TSW Presents Master Plan for Downtown N. Little Rock

After TSW presented the final draft of a new Master Plan for Argenta, Little Rock’s news media took notice.

TV Coverage

First North Little Rock, Arkansas, local news station THV Little Rock aired a report on the future of the area. The report included an interviw with TSW Principal Caleb Racicot.

http://c.brightcove.com/services/viewer/federated_f9/34757275001?isVid=1

Newspaper coverage:

The North Little Rock Times also covered the story:

Crowd hears Argenta Master Plan discussed

By Jeremy Peppas
North Little Rock Times
Thursday, May 13, 2010

The plan is ambitious, the scope is vast and it has a price tag to match.

Everything but the price tag was covered Wednesday morning when the Argenta District Master Plan was unveiled in a community meeting at the North Little Rock Chamber of Commerce.

Tunnell, Spangler and Walsh, an urban planning firm out of Atlanta, prepared the plan that could cost a total of up to $330 million if all the private development along with new public-use facilities and improvements were implemented.

Tom Walsh, of the firm, was among those who made the presentation to the roughly 150 people on hand. The plan was paid for by a partnership between North Little Rock, the Argenta Community Development Corp., and The Mill LLC, a development firm fronted by John Gaudin.

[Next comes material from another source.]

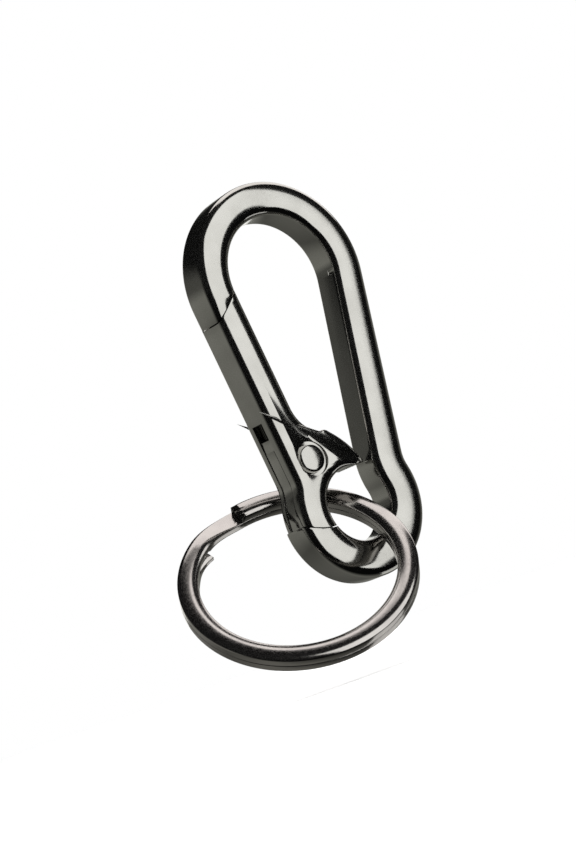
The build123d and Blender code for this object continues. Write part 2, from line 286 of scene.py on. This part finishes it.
cut(frame_piece, round_tool(pivot, 1.2, -3, 3, 48))
# A small witness mark of the die crosses the inner wall where the spine begins.
cut(frame_piece, round_tool((7.42, 0, -1.0), 0.42, -1.9, -0.7, 24))
break_edges(frame_piece, 0.16)
to_size(frame_piece, "frame", "cast_body", "frame")

# The finish: a bright, dark-toned plate that shows the polished casting's faint waves and hairlines.
POLISH_ROUGHNESS = 0.11


def plated(name, colour, dark, wave_size, wave_depth, hairline=0.0, roughness=POLISH_ROUGHNESS):
    """Polished plating: tone clouds, soft waves of the casting, fine hairlines and duller specks."""
    finish = bpy.data.materials.new(name)
    finish.use_nodes = True
    tree = finish.node_tree
    shader = tree.nodes["Principled BSDF"]
    shader.inputs["Metallic"].default_value = 1.0
    shader.inputs["Specular IOR Level"].default_value = 0.5
    place = tree.nodes.new("ShaderNodeTexCoord")
    clouds = tree.nodes.new("ShaderNodeTexNoise")
    clouds.inputs["Scale"].default_value = 260
    clouds.inputs["Detail"].default_value = 4
    tone = tree.nodes.new("ShaderNodeMix")
    tone.data_type = "RGBA"
    tone.inputs[6].default_value = (*dark, 1)
    tone.inputs[7].default_value = (*colour, 1)
    spread = tree.nodes.new("ShaderNodeMapRange")
    spread.inputs["From Min"].default_value = 0.35
    spread.inputs["From Max"].default_value = 0.6
    specks = tree.nodes.new("ShaderNodeTexNoise")
    specks.inputs["Scale"].default_value = 2600
    specks.inputs["Detail"].default_value = 3
    dull = tree.nodes.new("ShaderNodeMapRange")
    dull.inputs["From Min"].default_value = 0.45
    dull.inputs["From Max"].default_value = 0.8
    dull.inputs["To Min"].default_value = roughness
    dull.inputs["To Max"].default_value = roughness + 0.06
    waves = tree.nodes.new("ShaderNodeTexNoise")
    waves.inputs["Scale"].default_value = wave_size
    waves.inputs["Detail"].default_value = 1.5
    swell = tree.nodes.new("ShaderNodeBump")
    swell.inputs["Distance"].default_value = wave_depth
    swell.inputs["Strength"].default_value = 1.0
    scratch_place = tree.nodes.new("ShaderNodeMapping")
    scratch_place.inputs["Scale"].default_value = (9000, 9000, 500)
    scratches = tree.nodes.new("ShaderNodeTexNoise")
    scratches.inputs["Scale"].default_value = 1.0
    scratches.inputs["Detail"].default_value = 2
    fine = tree.nodes.new("ShaderNodeBump")
    fine.inputs["Distance"].default_value = 0.0000012
    fine.inputs["Strength"].default_value = hairline
    wire = tree.links.new
    wire(place.outputs["Object"], clouds.inputs["Vector"])
    wire(place.outputs["Object"], specks.inputs["Vector"])
    wire(place.outputs["Object"], waves.inputs["Vector"])
    wire(place.outputs["Object"], scratch_place.inputs["Vector"])
    wire(scratch_place.outputs["Vector"], scratches.inputs["Vector"])
    wire(clouds.outputs["Fac"], spread.inputs["Value"])
    wire(spread.outputs["Result"], tone.inputs["Factor"])
    wire(tone.outputs[2], shader.inputs["Base Color"])
    wire(specks.outputs["Fac"], dull.inputs["Value"])
    wire(dull.outputs["Result"], shader.inputs["Roughness"])
    wire(waves.outputs["Fac"], swell.inputs["Height"])
    wire(scratches.outputs["Fac"], fine.inputs["Height"])
    wire(swell.outputs["Normal"], fine.inputs["Normal"])
    wire(fine.outputs["Normal"], shader.inputs["Normal"])
    return finish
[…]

Walsh cautioned not everything in downtown would happen overnight and he used Decatur, Ga., as an example.

There, he said, a plan was developed some 10 years ago, and what they envisioned was now “88 percent” complete.

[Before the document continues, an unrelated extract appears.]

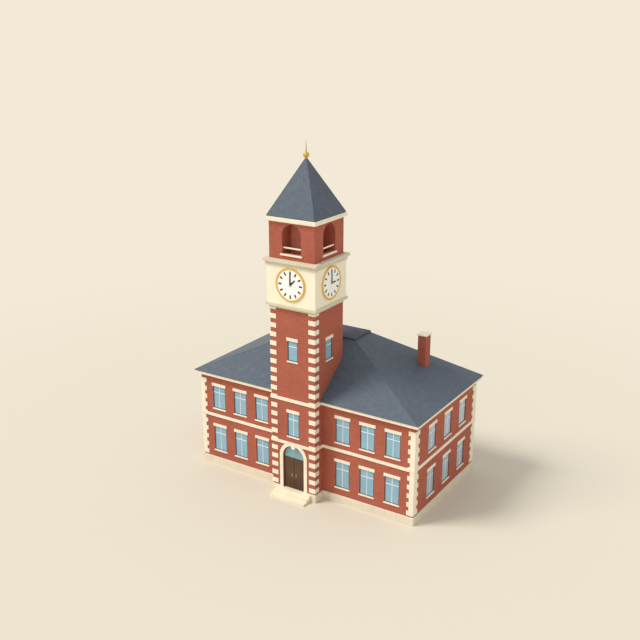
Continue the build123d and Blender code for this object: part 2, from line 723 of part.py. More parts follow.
# ---- steps
def entrance_steps():
    """One stone flight that ends in the threshold between the piers."""
    flight = slab(-HALF_DOOR, HALF_DOOR, 0, TOWER_WALL, 0, LANDING_TOP)
    edge = HALF_DOOR + SURROUND_WIDTH
    flight += slab(-edge, edge, -PLINTH_PROUD, 0, 0, LANDING_TOP)
    for index in range(STEP_COUNT):
        reach = LANDING + (STEP_COUNT - 1 - index) * STEP_TREAD
        flight += slab(-STEP_WIDTH / 2, STEP_WIDTH / 2, -reach, -PLINTH_PROUD,
                       index * STEP_RISE, (index + 1) * STEP_RISE)
    return tower_face("front") * flight.clean()


# ---- clock stage
def clock_cornices():
    """Mouldings under and over the clock stage, and under the tower's roof."""
    inner = -TOWER_WALL
    lip = TOWER_TOP + CLOCK_FOOT
    foot = [(inner, TOWER_TOP), (CLOCK_FOOT_PROUD, TOWER_TOP), (CLOCK_FOOT_PROUD, lip),
            (CLOCK_LIP_PROUD, lip), (CLOCK_LIP_PROUD, CLOCK_BOTTOM), (inner, CLOCK_BOTTOM)]
    step = CLOCK_BODY_TOP + CAP_STEP
    cap = [(inner, CLOCK_BODY_TOP), (CAP_STEP_PROUD, CLOCK_BODY_TOP), (CAP_STEP_PROUD, step),
           (CAP_LIP_PROUD, step), (CAP_LIP_PROUD, BELFRY_BOTTOM), (inner, BELFRY_BOTTOM)]
    bed = BELFRY_TOP + BELFRY_CORNICE_STEP
    head = [(inner, BELFRY_TOP), (BELFRY_CORNICE_STEP_PROUD, BELFRY_TOP), (BELFRY_CORNICE_STEP_PROUD, bed),
            (BELFRY_CORNICE_PROUD, bed), (BELFRY_CORNICE_PROUD, SPIRE_BOTTOM), (inner, SPIRE_BOTTOM)]
    return [piece for profile in (foot, cap, head) for piece in square_ring(profile, HALF_TOWER)]


def clock_walls():
    """Plastered walls of the clock stage, each bored for the arbor of its dial."""
    profile = [(-CLOCK_WALL, CLOCK_BOTTOM), (0, CLOCK_BOTTOM), (0, CLOCK_BODY_TOP),
               (-CLOCK_WALL, CLOCK_BODY_TOP)]
    walls = []
    reach = CLOCK_HALF - JOINT
    for side in SIDES:
        bore = Pos(0, CLOCK_WALL / 2, DIAL_CENTRE) * Rot(90, 0, 0) * Cylinder(ARBOR_HOLE, CLOCK_WALL + 2)
        walls.append(tower_face(side, CLOCK_HALF) * (run(profile, -reach, reach, 1, 1) - bore))
    return walls


def disc(radius, front, back):
    """Disc about the dial's centre, between two depths in front of the wall."""
    return Pos(0, -(front + back) / 2, DIAL_CENTRE) * Rot(90, 0, 0) * Cylinder(radius, front - back)


def dials():
    """White dial on each side, bored for the hour pipe."""
    dial = disc(DIAL_RADIUS, DIAL_THICKNESS, 0) - disc(PIPE_RADIUS + ARBOR_CLEARANCE, DIAL_THICKNESS + 1, -1)
    return [tower_face(side, CLOCK_HALF) * dial for side in SIDES]


def dial_rims():
    """Rounded ring that holds each dial."""
    ring = disc(RIM_RADIUS, RIM_THICKNESS, 0) - disc(DIAL_RADIUS, RIM_THICKNESS + 1, -1)
    edges = ring.edges().filter_by(GeomType.CIRCLE).group_by(Axis.Y)[0]
    ring = fillet(edges, (RIM_RADIUS - DIAL_RADIUS) / 4)
    return [tower_face(side, CLOCK_HALF) * ring for side in SIDES]


def hour_marks():
    """Twelve raised marks on each dial."""
    mark = slab(-MARK_WIDTH / 2, MARK_WIDTH / 2, -DIAL_THICKNESS - MARK_THICKNESS, -DIAL_THICKNESS,
                MARK_RADIUS - MARK_LENGTH / 2, MARK_RADIUS + MARK_LENGTH / 2)
    marks = []
    for side in SIDES:
        for hour in range(12):
            turned = Pos(0, 0, DIAL_CENTRE) * Rot(0, hour * 30, 0) * mark
            marks.append(tower_face(side, CLOCK_HALF) * turned)
    return marks


def hand(length, width, lift, shaft, bore, angle):
    """Tapered hand with a round hub, on a shaft that reaches through the dial into the wall."""
    back = DIAL_THICKNESS + lift
    front = back + HAND_THICKNESS
    tip = width * HAND_TIP / 2
    points = [(-width / 2, -back, -HAND_TAIL), (width / 2, -back, -HAND_TAIL), (width / 2, -back, 0),
              (tip, -back, length), (-tip, -back, length), (-width / 2, -back, 0)]
    blade = extrude(Face(Wire.make_polygon(points, close=True)), amount=HAND_THICKNESS, dir=(0, -1, 0))
    blade = Pos(0, 0, DIAL_CENTRE) * Rot(0, angle, 0) * blade
    body = blade + disc(HAND_HUB, front, back) + disc(shaft, front, -ARBOR_REACH)
    return body - disc(bore, front + 1, -ARBOR_REACH - 1) if bore else body


def minute_hand(side):
    """Minute hand at twelve, on the inner arbor."""
    return tower_face(side, CLOCK_HALF) * hand(
        MINUTE_LENGTH, MINUTE_WIDTH, MINUTE_HAND_LIFT, ARBOR_RADIUS, 0, 0)


def hour_hand(side):
    """Hour hand on the pipe round the arbor."""
    angle = FRONT_HOUR_ANGLE if side in ("front", "back") else RIGHT_HOUR_ANGLE
    return tower_face(side, CLOCK_HALF) * hand(
        HOUR_LENGTH, HOUR_WIDTH, HOUR_HAND_LIFT, PIPE_RADIUS, ARBOR_RADIUS + ARBOR_CLEARANCE, angle)


# ---- belfry
def belfry_piers():
    """Brick piers at the four corners."""
    far = HALF_TOWER
    near = HALF_TOWER - BELFRY_PIER
    pier = Pos(0, TOWER_MIDDLE, 0) * slab(near, far, near, far, BELFRY_BOTTOM, BELFRY_TOP)
    return [Pos(0, TOWER_MIDDLE, 0) * Rot(0, 0, turn) * Pos(0, -TOWER_MIDDLE, 0) * pier
            for turn in (0, 90, 180, 270)]


def belfry_walls():
    """Low wall under each sill, and the vaulted head of each opening."""
    half = BELFRY_OPENING / 2
    parapet = slab(-half, half, 0, BELFRY_WALL, BELFRY_BOTTOM, BELFRY_SILL_TOP - BELFRY_SILL_HEIGHT)
    parapet += slab(-half, half, BELFRY_SILL_SEAT, BELFRY_WALL, BELFRY_BOTTOM, BELFRY_SILL_TOP)
    depth = BELFRY_PIER - JOINT
    head = slab(-half, half, 0, depth, BELFRY_SPRING, BELFRY_TOP)
    head -= Pos(0, depth / 2, BELFRY_SPRING) * Rot(90, 0, 0) * Cylinder(half, depth + 2)
    return [tower_face(side) * piece for side in SIDES for piece in (parapet, head)]


def belfry_recesses():
    """Brick wall that closes the back of each recess."""
    profile = [(-RECESS_WALL, BELFRY_BOTTOM), (0, BELFRY_BOTTOM), (0, BELFRY_TOP), (-RECESS_WALL, BELFRY_TOP)]
    return square_ring(profile, HALF_TOWER - BELFRY_PIER)


def belfry_sills():
    """Stone sill of each opening."""
    half = BELFRY_OPENING / 2
    bottom = BELFRY_SILL_TOP - BELFRY_SILL_HEIGHT
    reach = half + BELFRY_SILL_BEARING
    sill = slab(-half, half, 0, BELFRY_SILL_SEAT, bottom, BELFRY_SILL_TOP)
    sill += slab(-reach, reach, -BELFRY_SILL_PROUD, 0, bottom, BELFRY_SILL_TOP)
    return [tower_face(side) * sill for side in SIDES]


def belfry_rails():
    """Rail across each opening, let in between the piers."""
    half = BELFRY_OPENING / 2
    rail = slab(-half, half, RAIL_RECESS, RAIL_RECESS + RAIL_DEPTH, RAIL_TOP - RAIL_HEIGHT, RAIL_TOP)
    return [tower_face(side) * rail for side in SIDES]


# ---- tower roof and finial
def spire_roof():
    """Hollow four-sided slate roof, cut flat at the top for the finial."""
    edge = SPIRE_BOTTOM + SPIRE_EDGE
    slope = SPIRE_HALF / (SPIRE_APEX - edge)
    top = (SPIRE_APEX - SPIRE_CUT) * slope
    outer = frustum(SPIRE_HALF, SPIRE_HALF, edge, top, top, SPIRE_CUT)
    outer += slab(-SPIRE_HALF, SPIRE_HALF, -SPIRE_HALF, SPIRE_HALF, SPIRE_BOTTOM, edge)
    hollow = SPIRE_APEX - SPIRE_THICKNESS - SPIRE_BOTTOM
    flat = SPIRE_HOLLOW_FLAT * slope
    inner = frustum(hollow * slope, hollow * slope, SPIRE_BOTTOM,
                    flat, flat, SPIRE_BOTTOM + hollow - SPIRE_HOLLOW_FLAT)
    return Pos(0, TOWER_MIDDLE, 0) * (outer - inner)


def finial():
    """Gilded collar, ball and tapering spike, turned about the tower's axis."""
    with BuildPart() as turned:
        with BuildSketch(Plane.XZ):
            with BuildLine():
                neck = FINIAL_NECK
                tip = FINIAL_NECK + FINIAL_SPIKE
                ball_foot = (FINIAL_BALL ** 2 - FINIAL_COLLAR ** 2) ** 0.5
                ball_head = (FINIAL_BALL ** 2 - FINIAL_STEM ** 2) ** 0.5
                Line((0, 0), (FINIAL_COLLAR, 0))
                Line((FINIAL_COLLAR, 0), (FINIAL_COLLAR, neck - ball_foot))
                ThreePointArc((FINIAL_COLLAR, neck - ball_foot), (FINIAL_BALL, neck),
                              (FINIAL_STEM, neck + ball_head))
                Line((FINIAL_STEM, neck + ball_head), (FINIAL_TIP, tip))
                Line((FINIAL_TIP, tip), (0, tip))
                Line((0, tip), (0, 0))
            make_face()
        revolve(axis=Axis.Z)
    return Pos(0, TOWER_MIDDLE, SPIRE_CUT) * turned.part


def main():
    """Build every node and write it."""
    os.makedirs("parts", exist_ok=True)
    windows = window_list() + tower_window_list()
    face = tower_face("front")
    edge = HALF_WIDTH
    inner_side = DEPTH / 2 - WALL

    save("block_floors", block_floors())
    save("front_wall_left", [block_wall("front", -edge, -HALF_TOWER)])
    save("front_wall_right", [block_wall("front", HALF_TOWER, edge)])
    save("left_wall", [block_wall("left", -inner_side, inner_side)])
    save("right_wall", [block_wall("right", -inner_side, inner_side)])
    save("back_wall", [block_wall("back", -edge, edge)])
    save("tower_floors", tower_floors())
    save("tower_piers", tower_piers())
    for side in SIDES:
        save("tower_%s_wall" % side, [tower_wall(side)])
    save("plinth", plinth())
    save("string_courses", string_courses())
    save("corner_quoins", corner_quoins())
    save("tower_quoins", tower_quoins())
    save("window_frames", [window_frame(window) for window in windows])
    save("window_glass", [window_pane(window) for window in windows])
    save("window_dressings", [piece for window in windows for piece in window_dressing(window)])
    save("eaves_cornice", eaves_cornice())
    save("hip_roof", hip_roof())
    save("roof_deck", [roof_deck()])
    save("chimney_stack", [chimney_stack()])
    save("chimney_cap", [chimney_cap()])
    save("entrance_steps", [entrance_steps()])
    save("door_surround", [door_surround()])
    save("door_frame", [door_frame()])
    save("door_hinges", door_hinges())
    save("fanlight_glass", [fanlight_glass()])
    save("door_leaf_right", [face * door_leaf()])
    save("door_leaf_left", [face * mirror(door_leaf(), Plane.YZ)])
    save("leaf_fittings_right", [face * piece for piece in leaf_fittings()])
    save("leaf_fittings_left", [face * mirror(piece, Plane.YZ) for piece in leaf_fittings()])
    save("tower_cornices", clock_cornices())
    save("clock_walls", clock_walls())
    save("clock_dials", dials())
    save("dial_rims", dial_rims())
    save("hour_marks", hour_marks())
    for side in SIDES:
        save("minute_hand_%s" % side, [minute_hand(side)])
        save("hour_hand_%s" % side, [hour_hand(side)])
    save("belfry_piers", belfry_piers())
    save("belfry_walls", belfry_walls())
    save("belfry_recesses", belfry_recesses())
    save("belfry_sills", belfry_sills())
    save("belfry_rails", belfry_rails())
    save("spire_roof", [spire_roof()])
    save("finial", [finial()])


main()
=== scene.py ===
# %% [markdown]
# # A brick town hall with a clock tower
# The solids come from a CAD model: walls, floors, window frames, doors, roofs and clocks, at
# their real size in metres. This script loads them as a fixed frame, gives every surface its
# finish, and adds what is too fine for the solids: slates, glazing bars, lead rolls and the
# eased edges of cut stone. Each step is explained before its code.

# %% Load the frame
import math
import random

import bmesh
import bpy
from mathutils import Matrix, Vector


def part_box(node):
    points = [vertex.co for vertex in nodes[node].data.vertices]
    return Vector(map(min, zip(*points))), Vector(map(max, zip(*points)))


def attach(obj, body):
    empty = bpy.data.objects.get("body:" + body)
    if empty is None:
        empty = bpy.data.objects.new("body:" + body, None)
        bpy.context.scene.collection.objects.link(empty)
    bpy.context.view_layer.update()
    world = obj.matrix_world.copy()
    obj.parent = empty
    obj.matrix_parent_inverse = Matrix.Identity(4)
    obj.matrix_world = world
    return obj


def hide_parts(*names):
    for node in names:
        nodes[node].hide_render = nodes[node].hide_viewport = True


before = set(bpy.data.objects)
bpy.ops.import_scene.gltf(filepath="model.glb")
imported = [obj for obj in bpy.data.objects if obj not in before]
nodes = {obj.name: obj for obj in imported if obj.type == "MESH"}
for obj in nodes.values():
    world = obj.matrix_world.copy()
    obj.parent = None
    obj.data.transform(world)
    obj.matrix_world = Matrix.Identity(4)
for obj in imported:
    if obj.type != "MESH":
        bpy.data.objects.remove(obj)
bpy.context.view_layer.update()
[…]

Walsh said that it was a remarkable achievement.

In North Little Rock, the plan has a total of 1,400 new residential units that would be built with the estimated cost of $210 million. That would all be covered, mostly, by private development. They would include apartments, condos and single-family detached homes.

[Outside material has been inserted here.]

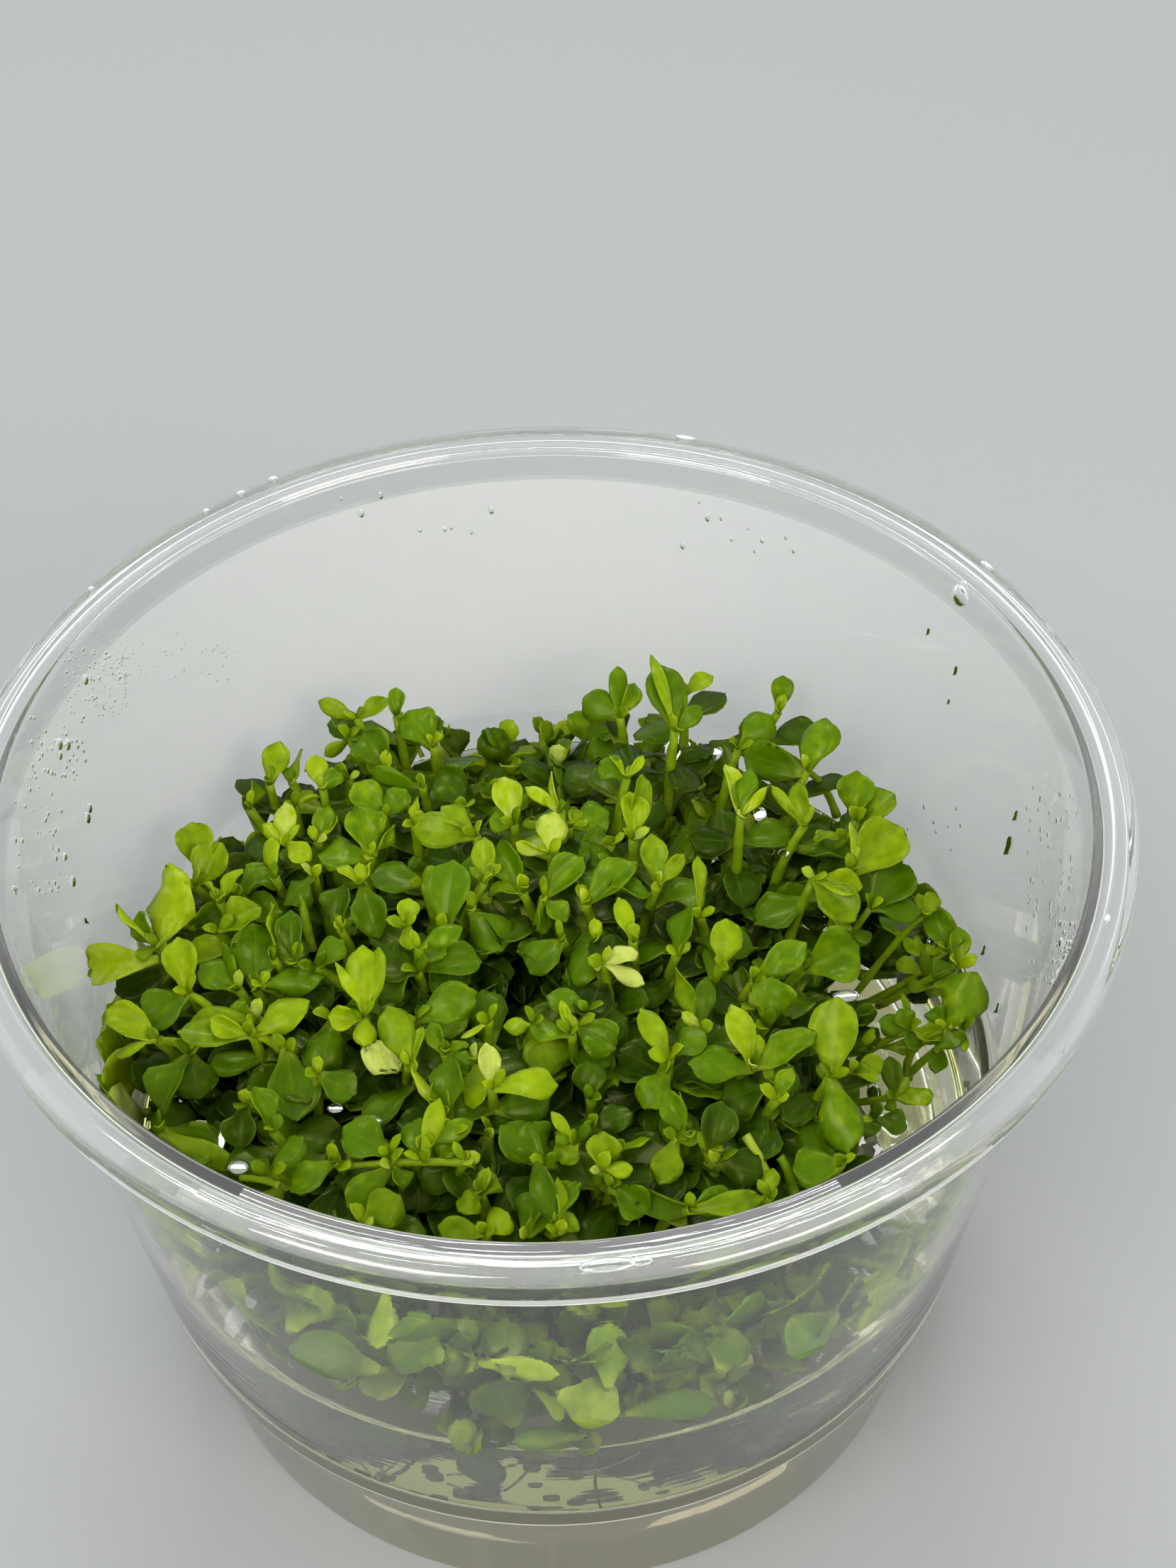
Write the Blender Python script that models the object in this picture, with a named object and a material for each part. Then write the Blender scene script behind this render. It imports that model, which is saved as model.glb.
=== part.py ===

Walsh said it would add around 3,000 new residents to downtown, once all were completed, pushing downtown’s population up considerably.

Public facilities could cost up to $120 million and downtown would see some significant improvements as a result.

Among them would be a new school, new fire and police stations, a public health facility, new streets and, most expensively, a multi-modal transportation hub that would include the Central Arkansas Transit Authority trolley barn and, eventually, the station for a proposed high-speed rail line that would connect central Arkansas to Memphis.

The facility could cost up to $65 million and the trolley barn, currently being expanded, would be converted to commercial use.

Caleb Racicot, with the firm, said some of that money for public improvements would come from federal grants.

Most federal money for transportation improvements comes with an 80/20 split, with the local government tagged with a fifth of the project’s cost.

He also said under President Obama’s administration, cities that had plans, like Argenta’s, would be viewed more favorably to receive federal funding. Much like street improvements that were considered “shovel ready” were bumped to the front of the line last year when stimulus funds became available and, he said, another round of funding was expected later this year or early next.

Of course, not all the projects in the plan came with expensive price tags. Adding bike parking at different locations downtown would cost $1,000.

Racicot said it was interesting that with a city to have made such an investment in bike trails to not have plentiful bike parking.

Walsh said the next step was that his firm would take comments from the public until June 4 and then those would be reviewed.